::: PROVIDED DATA

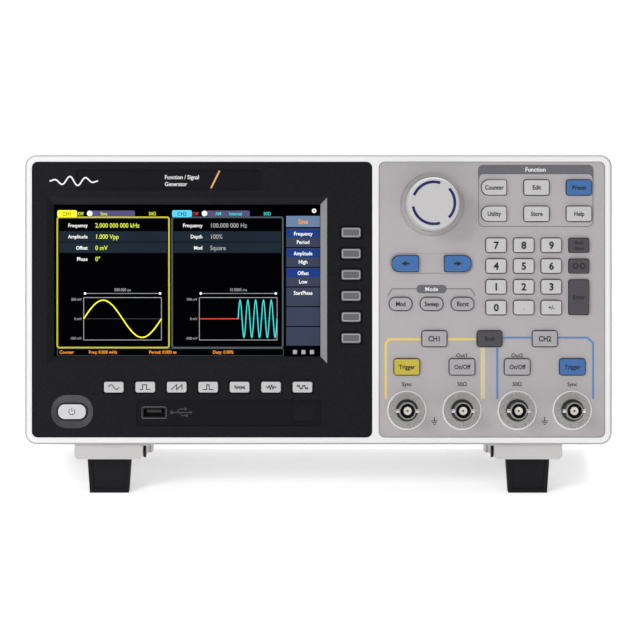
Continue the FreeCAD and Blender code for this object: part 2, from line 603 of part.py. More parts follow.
def make_sockets():
    """The mains inlet, network, square data and three coaxial sockets of the rear, and the front port."""
    body = new_body("sockets")
    centres = [(f"(Dims.rear_jack_x + {index} * Dims.rear_pitch)", "Dims.rear_z") for index in range(3)]
    ring = lay_jacks(body, centres, "Dims.case_depth", 1)
    pad(body, ring("Dims.shank_size"), f"{COVER_INSIDE} - 4", "Dims.case_depth")
    pad(body, ring("Dims.nut_size"), f"{COVER_INSIDE} - Dims.nut_thick", COVER_INSIDE)

    out = "Dims.case_depth + Dims.flange_out"
    flange = Outlines()
    flange.centred("Dims.inlet_x", "Dims.inlet_z", "Dims.inlet_width", "Dims.inlet_height", "2",
                   grow="Dims.inlet_flange")
    pad(body, flange, "Dims.case_depth", out)
    shell = Outlines()
    shell.centred("Dims.inlet_x", "Dims.inlet_z", "Dims.inlet_width", "Dims.inlet_height",
                  grow="Dims.port_wall")
    pad(body, shell, f"{out} - Dims.inlet_depth - 4", "Dims.case_depth")
    cavity = Outlines()
    cavity.centred("Dims.inlet_x", "Dims.inlet_z", "Dims.inlet_width", "Dims.inlet_height")
    pocket(body, cavity, f"{out} - Dims.inlet_depth", out)
    blades = Outlines()
    for x, z in (("-1", "-1"), ("1", "-1"), ("0", "3")):
        blades.centred(f"(Dims.inlet_x + {x} * Dims.blade_gap)", f"(Dims.inlet_z + {z})",
                       "Dims.blade_width", "Dims.blade_height")
    pad(body, blades, f"{out} - Dims.inlet_depth", f"{out} - Dims.blade_back")

    front_face = "Dims.panel_front + Dims.strip_depth"
    rear_face = "Dims.case_depth + 0.4"
    add_port(body, "Dims.lan_x", "Dims.rear_z", "Dims.lan_width", "Dims.lan_height", "Dims.lan_wall",
             rear_face, -1, has_tongue=False)
    add_port(body, "Dims.square_x", "Dims.rear_z", "Dims.square_width", "Dims.square_height",
             "Dims.port_wall", rear_face, -1)
    add_port(body, "Dims.usb_x", "Dims.usb_z", "(Dims.usb_width - 2 * Dims.fit_gap)",
             "(Dims.usb_height - 2 * Dims.fit_gap)", "Dims.port_wall", front_face, 1)


def add_port(body, x, z, width, height, wall, face, way, has_tongue=True):
    """A square-mouthed socket that runs into the case from its face; way is 1 towards the rear."""
    def span(near, far):
        return (near, far) if way > 0 else (far, near)

    back = f"{face} + ({way}) * Dims.port_depth"
    floor = f"{back} - ({way})"
    shell = Outlines()
    shell.centred(x, z, width, height)
    pad(body, shell, *span(face, back))
    hollow = Outlines()
    hollow.centred(x, z, width, height, grow=f"-{wall}")
    pocket(body, hollow, *span(face, floor))
    if has_tongue:
        tongue = Outlines()
        tongue.centred(x, f"({z} + {height} / 8)", f"({width} * 0.6)", f"({height} * 0.24)")
        pad(body, tongue, *span(f"{face} + ({way}) * 1.2", floor))


def make_knob():
    """A hollow turned knob: a drafted skirt, an eased face and a hub bored for the stem."""
    body = new_body("knob")
    back = "(Dims.panel_front - Dims.knob_lift)"
    face = f"({back} - Dims.knob_long)"
    inner = "(Dims.knob_size - Dims.hub_shell)"
    revolve(body, [
        ("0", face), ("Dims.knob_face - 0.9", face), ("Dims.knob_face", f"{face} + 0.9"),
        ("Dims.knob_size", back), (inner, back), (inner, f"{face} + 3"), ("Dims.knob_hub", f"{face} + 3"),
        ("Dims.knob_hub", back), ("Dims.stem_size + Dims.run_gap", back),
        ("Dims.stem_size + Dims.run_gap", f"{back} - Dims.stem_long"), ("0", f"{back} - Dims.stem_long")],
        "Dims.knob_x", "Dims.knob_z")


def make_stem():
    """The push stem that carries the knob, with a collar behind the fascia and an end over its switch."""
    body = new_body("encoder_stem")
    revolve(body, [
        ("0", "Dims.panel_front - Dims.knob_lift - Dims.stem_long + 0.4"),
        ("Dims.stem_size", "Dims.panel_front - Dims.knob_lift - Dims.stem_long + 0.4"),
        ("Dims.stem_size", FLANGE_FRONT), ("Dims.stem_collar", FLANGE_FRONT),
        ("Dims.stem_collar", FLANGE_BACK), ("Dims.post_size", FLANGE_BACK),
        ("Dims.post_size", f"{FLANGE_BACK} + Dims.post_long"), ("0", f"{FLANGE_BACK} + Dims.post_long")],
        "Dims.knob_x", "Dims.knob_z")


def floor_at(depth):
    """Height of the bench under the opened legs, in the instrument's own frame."""
    return f"(-Dims.foot_height - (Dims.rest_line - ({depth})) * {FLOOR_DROP})"


def make_feet():
    """Two front feet with wells for the legs and two rear feet with a facet on the bench line."""
    body = new_body("feet")
    low = "-Dims.foot_height"
    for side in (-1, 1):
        mid = f"({side} * Dims.foot_mid)"
        foot = Outlines()
        foot.polygon([
            (f"{mid} - Dims.foot_width / 2", "0"), (f"{mid} - Dims.foot_width / 2", f"{low} + Dims.foot_cut"),
            (f"{mid} - Dims.foot_width / 2 + Dims.foot_cut", low),
            (f"{mid} + Dims.foot_width / 2 - Dims.foot_cut", low),
            (f"{mid} + Dims.foot_width / 2", f"{low} + Dims.foot_cut"), (f"{mid} + Dims.foot_width / 2", "0")])
        pad(body, foot, "Dims.foot_front", "Dims.foot_back")
        well = Outlines()
        well.block(f"{mid} - Dims.well_half", f"{mid} + Dims.well_half", "Dims.well_front", "Dims.well_back")
        pocket(body, well, low, "-Dims.well_roof", "XY_Plane")
        axle = Outlines()
        axle.disc("Dims.leg_mid", "-Dims.leg_pivot", "Dims.axle_size + Dims.axle_gap")
        pocket(body, axle, f"{mid} - Dims.foot_width / 2", f"{mid} + Dims.foot_width / 2", "YZ_Plane")
        rest = Outlines()
        rest.polygon([
            ("Dims.rest_front", "0"), ("Dims.rest_front", low), ("Dims.rest_line", low),
            ("Dims.rest_back", floor_at("Dims.rest_back")), ("Dims.rest_back", "0")])
        pad(body, rest, f"{mid} - Dims.foot_width / 2", f"{mid} + Dims.foot_width / 2", "YZ_Plane")


def make_leg(name, side):
    """A folding leg: a tapered plate with a sunk front panel, cut on the bench line, on its axle."""
    body = new_body(name)
    mid = f"({side} * Dims.foot_mid)"
    front = "(Dims.leg_mid - Dims.leg_thick / 2)"
    back = "(Dims.leg_mid + Dims.leg_thick / 2)"
    profile = Outlines()
    profile.polygon([
        (front, "-Dims.leg_pivot"), (front, floor_at(front)), (back, floor_at(back)), (back, "-Dims.leg_pivot")])
    pad(body, profile, f"{mid} - Dims.leg_top / 2", f"{mid} + Dims.leg_top / 2", "YZ_Plane")
    knuckle = Outlines()
    knuckle.disc("Dims.leg_mid", "-Dims.leg_pivot", "Dims.leg_thick / 2")
    pad(body, knuckle, f"{mid} - Dims.leg_top / 2", f"{mid} + Dims.leg_top / 2", "YZ_Plane")
    for hand in (-1, 1):
        sliver = Outlines()
        sliver.polygon([
            (f"{mid} + {hand} * (Dims.leg_top / 2 + 1)", "-Dims.foot_height - 1"),
            (f"{mid} + {hand} * Dims.leg_top / 2", "-Dims.foot_height - 1"),
            (f"{mid} + {hand} * Dims.leg_tip / 2", f"{floor_at(front)} - 1"),
            (f"{mid} + {hand} * (Dims.leg_top / 2 + 1)", f"{floor_at(front)} - 1")])
        pocket(body, sliver, f"{front} - 1", f"{back} + 1")
    sink = Outlines()
    sink.polygon([
        (f"{mid} - Dims.leg_top / 2 + Dims.leg_border", "-Dims.foot_height - Dims.leg_border"),
        (f"{mid} + Dims.leg_top / 2 - Dims.leg_border", "-Dims.foot_height - Dims.leg_border"),
        (f"{mid} + Dims.leg_tip / 2 - Dims.leg_border", f"{floor_at(front)} + Dims.leg_border"),
        (f"{mid} - Dims.leg_tip / 2 + Dims.leg_border", f"{floor_at(front)} + Dims.leg_border")])
    pocket(body, sink, front, f"{front} + Dims.leg_sink")
    axle = Outlines()
    axle.disc("Dims.leg_mid", "-Dims.leg_pivot", "Dims.axle_size")
    inner = f"{mid} - {side} * (Dims.foot_width / 2 + Dims.axle_gap)"
    outer = f"{mid} + {side} * (Dims.foot_width / 2 - 1)"
    ends = (inner, outer) if side > 0 else (outer, inner)
    pad(body, axle, *ends, "YZ_Plane")
    head = Outlines()
    head.disc("Dims.leg_mid", "-Dims.leg_pivot", "Dims.head_size")
    tip = f"{inner} - {side} * Dims.head_thick"
    ends = (tip, inner) if side > 0 else (inner, tip)
    pad(body, head, *ends, "YZ_Plane")


def build():
    make_frame()
    make_bezel()
    make_fascia()
    make_display()
    make_cover()
    make_boards()
    make_front_jacks()
    make_sockets()
    make_knob()
    make_stem()
    make_feet()
    make_leg("left_leg", -1)
    make_leg("right_leg", 1)
    for key in bezel_keys():
        make_key(key, BEZEL_CAP_FRONT)
    for key in fascia_keys():
        make_key(key, CAP_FRONT)


def export():
    """Check every object, then write one file for each sub-part."""
    DOC.recompute()
    for item in DOC.Objects:
        if "Invalid" in item.State or "Error" in item.State:
            raise RuntimeError(f"{item.Name}: {item.State}")
    os.makedirs("parts", exist_ok=True)
    for body in DOC.findObjects("PartDesign::Body"):
        shape = body.Shape
        if shape.isNull() or not shape.isValid():
            raise RuntimeError(f"{body.Label}: not a valid shape")
        shape.exportStep(f"parts/{body.Label}.step")


build()
export()
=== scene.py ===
import json
import math
import bmesh
import bpy
from mathutils import Matrix, Vector


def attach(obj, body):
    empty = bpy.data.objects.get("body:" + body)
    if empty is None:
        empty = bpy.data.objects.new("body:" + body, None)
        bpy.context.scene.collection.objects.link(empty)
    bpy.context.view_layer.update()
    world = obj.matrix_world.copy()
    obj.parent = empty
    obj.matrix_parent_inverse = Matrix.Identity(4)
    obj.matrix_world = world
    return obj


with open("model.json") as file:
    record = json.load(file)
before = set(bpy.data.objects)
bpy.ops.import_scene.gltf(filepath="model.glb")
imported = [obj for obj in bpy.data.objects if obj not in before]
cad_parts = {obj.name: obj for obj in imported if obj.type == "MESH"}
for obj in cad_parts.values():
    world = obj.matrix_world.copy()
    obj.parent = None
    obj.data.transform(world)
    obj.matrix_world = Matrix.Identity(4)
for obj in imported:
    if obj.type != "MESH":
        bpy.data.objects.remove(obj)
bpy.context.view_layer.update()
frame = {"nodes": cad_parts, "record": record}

MM = 0.001
NODES = frame["nodes"]
KEY_LIP = 1.0
INK = 0.03

# ---- the instrument's own frame: X right, Y into the face, Z up from the underside, in mm ----


def joint_named(name):
    return next(joint for joint in frame["record"]["behaviour"]["joints"] if joint["name"] == name)


PRESS_AXIS = joint_named("power_key_press")["axis"]
TILT = math.atan2(-PRESS_AXIS[2], PRESS_AXIS[1])
TURN = Matrix.Rotation(-TILT, 4, "X")


def turned_box(node, inverse):
    points = [inverse @ vertex.co for vertex in NODES[node].data.vertices]
    low = [min(point[axis] for point in points) for axis in range(3)]
    high = [max(point[axis] for point in points) for axis in range(3)]
    return low, high


FRAME_LOW, FRAME_HIGH = turned_box("front_frame", TURN.inverted())
CORNER = Vector(((FRAME_LOW[0] + FRAME_HIGH[0]) / 2, FRAME_LOW[1], FRAME_LOW[2]))
LOCAL = TURN @ Matrix.Translation(CORNER) @ Matrix.Scale(MM, 4)
TO_LOCAL = LOCAL.inverted()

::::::

GIVEN TASK -
Solely the line containing "record = json.load(file)", the line containing "obj.parent = None", and the lines between them are to be given again, exactly as written.

THE REPLY -
    record = json.load(file)
before = set(bpy.data.objects)
bpy.ops.import_scene.gltf(filepath="model.glb")
imported = [obj for obj in bpy.data.objects if obj not in before]
cad_parts = {obj.name: obj for obj in imported if obj.type == "MESH"}
for obj in cad_parts.values():
    world = obj.matrix_world.copy()
    obj.parent = None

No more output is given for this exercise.